GCL, GMP linkage

Sat Dec 20 08:18:28 CET 2003

Camm Maguire <camm at enhanced.com> writes:
>
>> Camm Maguire wrote:
>>
>> >One thing I've been mulling over regarding GCL built binaries is an
>> >automatic selection of the fastest gmp routines possible for the
>> >general architecture at runtime, i.e. sse1, sse2, etc.

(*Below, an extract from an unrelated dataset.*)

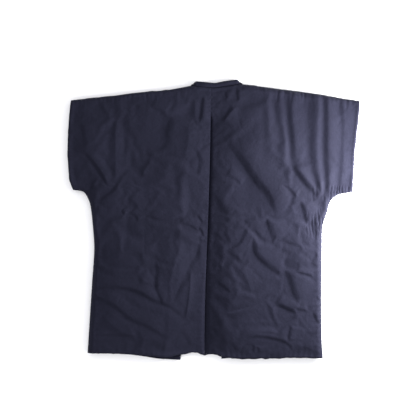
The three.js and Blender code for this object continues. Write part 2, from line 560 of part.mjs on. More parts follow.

The next gmp will have a "fat binary" scheme of runtime selection in
certain low level routines.  We hope it will do some good for a
generic i386 build, ie. when someone doesn't want to make a fully
optimized cpu-specific build.

> I agree that the case of many modest sized numbers is all that really
> matters.   I basically just looked at Vadim's latest maxima benchmark,
> ratsimp((x+y+z)^500)$, using a gmp with generic x86 code and one with
> tuned SSE2 extensions.  And I could not see a difference, even when
> the GBC was setup so as not to be the bottleneck.  I'd be most
> interested if anyone else has encountered a real case where SSE or
> SSE2 gmp speeds up bignum processing.

The oddities of the pentium-4 arch mean sse2 there is a big help to
the low level operations.  That's the integer sse2, the floating point
sse and sse2 haven't found any use thusfar.

Of course how much low level speedups translate into the final result
is always a matter of all sorts of overheads.  I guess breaking out
the profiler might show where the time is going.  Followups to
gmp-devel if you find anything really gross.